= Joe Carter (guitarist) =

American singer

Joe Carter (November 6, 1927 - June 15, 2001) was an American blues slide guitarist and singer, formerly active on the Chicago blues scene.

==Biography==
Born Joseph J. Carter in Midland, Georgia, he was taught to play guitar by Lee Willis as a youngster in Georgia. He moved to Chicago, Illinois in 1952, where he met Muddy Waters. He formed his first band with Otis "Big Smokey" Smothers on guitar and Lester Davenport on harmonica, though he never recorded with this band. He was offered a recording contract with Cobra Records, but turned it down because he made more money with his club gigs.
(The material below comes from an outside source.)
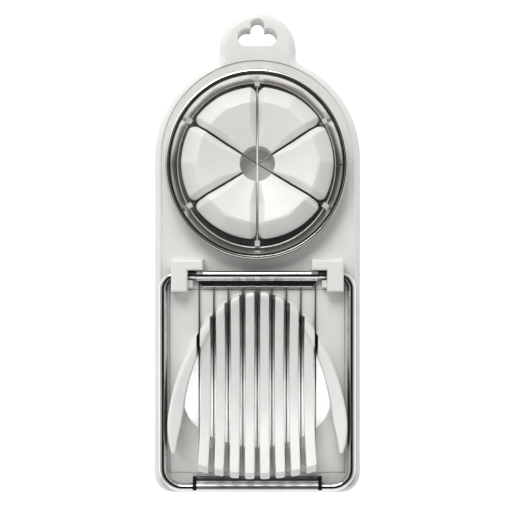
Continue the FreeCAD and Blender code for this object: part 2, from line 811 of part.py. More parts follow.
def carrier(name, side, rod_y, half_wrap, wrap_span, reach):
    """A folded strip: a saddle over the rod and a lip that the wires pass through."""
    outer = "rod_radius + running_gap + carrier_sheet"
    half = f"({half_wrap})"
    tube = bar(name + "_tube", outer, (f"-{half}", half), rod_y, "rod_height")
    quarter = box(name + "_quarter", (f"-{half}", half), wrap_span,
                  ("rod_height + rod_radius / 2", f"rod_height + {outer} + overrun"))
    saddle = common(name + "_saddle", [tube, quarter])
    near = f"{rod_y} {side} ({outer} - carrier_sheet / 2)"
    far = f"{rod_y} {side} ({reach})"
    lip_top = "rod_height + carrier_sheet / 2"
    lip = x_profile(name + "_lip", [
        (near, "carrier_bottom"),
        (far, "carrier_bottom"),
        (far, f"{lip_top} - carrier_sheet"),
        (near, f"{lip_top} + carrier_sheet"),
    ], "carrier_half")
    joined = fuse(name + "_joined", [saddle, lip])
    rod_room = bar(name + "_rod_room", "rod_radius + running_gap",
                   ("-rod_half_width", "rod_half_width"), rod_y, "rod_height")
    holes = [rod_along_y(f"{name}_hole_{n + 1}", "slicer_wire / 2 + wire_hole_gap", wire_x(n),
                         (f"{rod_y} - upper_reach - sheet", f"{rod_y} + upper_reach + sheet"),
                         "wire_height")
             for n in range(WIRES)]
    item = cut(name, joined, [rod_room] + holes)
    item.Label = name
    return item


def make_carriers():
    outer = "rod_radius + running_gap + carrier_sheet"
    upper = carrier("upper_wire_carrier", "-", "hinge_y", "clip_arm_inner - ear_gap",
                    (f"hinge_y - ({outer})", "hinge_y"), "upper_reach")
    lower = carrier("lower_wire_carrier", "+", "rod_foot_y", "carrier_half",
                    ("rod_foot_y - rod_radius / 2", f"rod_foot_y + {outer}"), "lower_reach")
    return [upper, lower]


def make_slicer_wires():
    outer = "rod_radius + running_gap + carrier_sheet / 2"
    pieces = []
    for n in range(WIRES):
        wire = rod_along_y(f"slicer_wire_{n + 1}", "slicer_wire / 2", wire_x(n),
                           (f"rod_foot_y + {outer}", f"hinge_y - ({outer})"), "wire_height")
        wire.Label = f"slicer_wire_{n + 1}"
        pieces.append(wire)
    return pieces


def make_lugs():
    """Hooks at the lower carrier's two ends."""
    outer = "rod_radius + running_gap + carrier_sheet"
    pieces = []
    for word, sign in (("left", "-"), ("right", "+")):
        near, far = f"{sign} carrier_half", f"{sign} (carrier_half + lug_width)"
        span = (far, near) if sign == "-" else (near, far)
        plate = box(f"lug_plate_{word}", span,
                    ("rod_foot_y - rod_radius / 2", "rod_foot_y + lower_reach + lug_overhang"),
                    ("carrier_bottom", f"rod_height + {outer}"))
        room = bar(f"lug_room_{word}", "rod_radius + running_gap",
                   ("-rod_half_width", "rod_half_width"), "rod_foot_y", "rod_height")
        open_foot = box(f"lug_open_{word}", span,
                        ("rod_foot_y - rod_radius", "rod_foot_y + rod_radius + running_gap"),
                        ("carrier_bottom - overrun", "rod_height"))
        lug = cut(f"carrier_lug_{word}", plate, [room, open_foot])
        lug.Label = f"carrier_lug_{word}"
        pieces.append(lug)
    return pieces


# -------------------------------------------------------------- hinge clips

def make_clips():
    """L-shaped caps that hold the rod down; it turns in a bore that is open below."""
    pieces = []
    for word, sign in (("left", "-"), ("right", "")):
        name = f"hinge_clip_{word}"
        body = doc.addObject("PartDesign::Body", name + "_body")
        corners = [
            ("clip_arm_inner", "clip_rear"), ("clip_outer", "clip_rear"),
            ("clip_outer", "clip_front"), ("clip_inner", "clip_front"),
            ("clip_inner", "clip_arm_front"), ("clip_arm_inner", "clip_arm_front"),
        ]
        corners = [(f"{sign}{x}", y) for x, y in corners]
        outline = polygon_sketch(body, name + "_outline", "XY_Plane", corners, "deck_height")
        pad = pad_between(body, name + "_pad", outline, "clip_top - deck_height")
        doc.recompute()
        top = size("clip_top")
        edges = [f"Edge{n}" for n, edge in enumerate(pad.Shape.Edges, 1)
                 if edge.BoundBox.ZMin > top - 0.01]
        soft = body.newObject("PartDesign::Fillet", name + "_soft")
        soft.Base = (pad, edges)
        bind(soft, Radius="clip_round")

        straight = f"{sign} (rod_half_width - bend_top - clip_round / 2)"
        bore_span = (f"{sign}(clip_outer + clip_round)", f"{sign}(clip_inner - clip_round)")
        room_span = (f"{sign}(clip_outer + clip_round)", straight)
        if sign == "":
            bore_span, room_span = bore_span[::-1], room_span[::-1]
        bore = bar(name + "_bore", "rod_radius + running_gap", bore_span, "hinge_y", "rod_height")
        slot = box(name + "_slot", bore_span,
                   ("hinge_y - rod_radius - running_gap", "hinge_y + rod_radius + running_gap"),
                   ("deck_height - clip_round", "rod_height"))
        room = bar(name + "_room", "rod_radius + bend_room", room_span, "hinge_y", "rod_height")
        room_slot = box(name + "_room_slot", room_span,
                        ("hinge_y - rod_radius - bend_room", "hinge_y + rod_radius + bend_room"),
                        ("deck_height - clip_round", "rod_height"))
        peg = post(name + "_peg", "peg_radius - running_gap",
                   f"{sign} (clip_inner + clip_outer) / 2", "(clip_rear + clip_arm_front) / 2",
                   ("deck_height - peg_length", "deck_height + clip_round"))
        joined = fuse(name + "_joined", [body, peg])
        clip = cut(name, joined, [bore, slot, room, room_slot])
        clip.Label = name
        pieces.append(clip)
    return pieces


PIECES = [make_tray(), make_cup(), make_cradle(), make_ring(), make_ring_pin(), make_rod()]
PIECES += make_wedger_wires() + make_carriers() + make_slicer_wires() + make_lugs() + make_clips()


def check_and_write():
    doc.recompute()
    for item in doc.Objects:
        bad = {"Invalid", "Error"} & set(item.State)
        if bad:
            raise RuntimeError(f"{item.Label}: {bad}")
    os.makedirs("parts", exist_ok=True)
    for piece in PIECES:
        shape = piece.Shape
        if shape.isNull() or not shape.isValid():
            raise RuntimeError(f"{piece.Label}: null or invalid shape")
        print(piece.Label, "solids", len(shape.Solids), "volume", round(shape.Volume, 1),
              [round(v, 2) for v in (shape.BoundBox.XMin, shape.BoundBox.XMax,
                                     shape.BoundBox.YMin, shape.BoundBox.YMax,
                                     shape.BoundBox.ZMin, shape.BoundBox.ZMax)])
        shape.exportStep(f"parts/{piece.Label}.step")


check_and_write()
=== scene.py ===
"""Looks for the two-in-one egg slicer and wedger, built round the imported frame."""

import math

import bmesh
import bpy
import mathutils
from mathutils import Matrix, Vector


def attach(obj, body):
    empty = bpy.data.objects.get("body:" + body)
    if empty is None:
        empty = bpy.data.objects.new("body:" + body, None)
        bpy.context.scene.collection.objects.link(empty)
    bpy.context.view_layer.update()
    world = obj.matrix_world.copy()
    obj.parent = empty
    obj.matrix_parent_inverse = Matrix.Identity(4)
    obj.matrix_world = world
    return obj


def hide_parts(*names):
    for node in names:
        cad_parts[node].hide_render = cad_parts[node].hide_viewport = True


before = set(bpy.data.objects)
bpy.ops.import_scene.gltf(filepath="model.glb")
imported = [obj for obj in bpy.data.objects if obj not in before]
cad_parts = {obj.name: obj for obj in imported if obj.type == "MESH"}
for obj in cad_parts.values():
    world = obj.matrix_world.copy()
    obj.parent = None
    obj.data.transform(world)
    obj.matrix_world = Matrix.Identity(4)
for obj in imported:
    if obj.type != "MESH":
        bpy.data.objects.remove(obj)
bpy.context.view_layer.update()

# ---------------------------------------------------------------- camera, metres and pixels

PICTURE = 512
SENSOR = 36.0
FOCAL_PIXELS = 939.0
CAMERA_PLACE = (-0.00054, -0.00167, 0.400)
CAMERA_CLIP = (0.01, 20.0)

# ---------------------------------------------------------------- light and floor, metres

# the studio's bright sides: direction, cosine where it starts, cosine where it is full, strength
STUDIO_LOBES = (
    ((-0.25, 0.78, 0.58), 0.60, 0.86, 0.90),
    ((-0.88, 0.05, 0.47), 0.78, 0.92, 0.52),
    ((0.88, 0.05, 0.47), 0.78, 0.92, 0.66),
    ((0.0, -0.95, 0.30), 0.62, 0.92, 1.30),
)
STUDIO_BASE = 0.30
CEILING = (0.79, 0.88, 1.0, 0.06)  # height where it starts, where it is full, strengths there
HORIZON = (0.03, 0.14, 1.0, 0.0)  # the white wall round the table, as metal mirrors it
KEY = ((-0.26, 0.96, 0.96), (0.8, 0.64), 10.6)  # place, size and power

FLOOR_HALF = 3.0
FLOOR_DROP = 0.00002
FLOOR_GREY = 0.80
FLOOR_OPENNESS = (0.08, 16)  # reach and samples
# painted contact shade on the floor where it is shut in:
# the floor's own white: openness where it starts and where it is full, and the levels there
GLOW = (0.0, 0.015, 0.0, 1.0)
# a painted shadow on the floor below the cradle's arch:
# the floor's own white is off below the cradle's arch, but not below the two windows:
# each is a range along Y or away from the middle, and the levels at its ends
SHADE_FOOT = (-0.0566, -0.0396, 0.0, 1.0)
SHADE_HEAD = (-0.014, -0.008, 1.0, 0.0)
SHADE_SIDE = (0.034, 0.038, 1.0, 0.0)
WINDOW_SIDE = (0.0235, 0.0250, 0.0, 1.0)
WINDOW_TOP = (-0.0456, -0.0430, 1.0, 0.0)

# ---------------------------------------------------------------- painted light and shade, by place, metres

RING_CENTRE = (-0.0003, 0.0358)
# painted reflections and shade: a dark groove, a bright rim, and the head lighter than the foot
# the ring's sheet, from its inner edge out to the rim's outer side, and from its foot to its head
RING_PAINTED_BANDS = (0.0320, 0.0380, (
    (0.0322, 0.5), (0.0326, 0.5), (0.0329, 0.52), (0.0345, 0.72), (0.0356, 0.84),
    (0.0360, 0.02), (0.0366, 0.02), (0.0368, 1.0), (0.0375, 1.0), (0.0377, 0.34)))
RING_PAINTED_ALONG = (-0.039, 0.039, (
    (-0.039, 0.74), (-0.024, 0.92), (0.0, 0.72), (0.022, 1.80), (0.039, 1.28)))
# painted reflections and shade: light and dark bands across the folds
# the lower strip's folds, from its far side towards the cradle
STRIP_PAINTED_BANDS = (-0.0990, -0.0915, (
    (-0.0983, 0.08), (-0.0979, 0.9), (-0.0974, 0.9), (-0.0971, 0.45), (-0.0966, 0.45),
    (-0.0962, 0.08), (-0.0958, 1.0), (-0.0946, 0.9), (-0.0941, 0.16), (-0.0920, 0.16)))
# the slicer's wires, with painted light and shadow: bright over the ribs' feet, dark towards the
# arch, where its shadow falls
WIRE_PAINTED_BANDS = (-0.0950, -0.0110, (
    (-0.0940, 1.0), (-0.0600, 1.0), (-0.0520, 0.12), (-0.0280, 0.12), (-0.0170, 0.30)))

# painted shade in narrow gaps: reach, and the openness where it is darkest and lightest
WIDE_CREVICE = (0.012, 0.05, 0.36)
GAP_CREVICE = (0.010, 0.26, 0.48)
CREVICE_SAMPLES = 8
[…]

In the 1950s he performed frequently at the 708 Club, one of the premier blues clubs on Chicago's south side, often billed as Joe "Elmore James, Jr"., because Carter played slide guitar in a style similar to Elmore James.

Carter worked at the Hormel Meat Packing plant for many years when he was inactive as a musician.

Carter did not begin recording until 1976, when his debut album was issued on Barrelhouse Records. In the late 1980s he performed occasionally at the Lilly's nightclub on Chicago's north side, backed by the band The Ice Cream Men. By the early 1990s he had developed throat cancer and was forced to curtail his career.

Carter died in June 2001 in Chicago. In 2016 the Killer Blues Headstone Project placed a headstone at Washington Memory Gardens in Homewood, Illinois.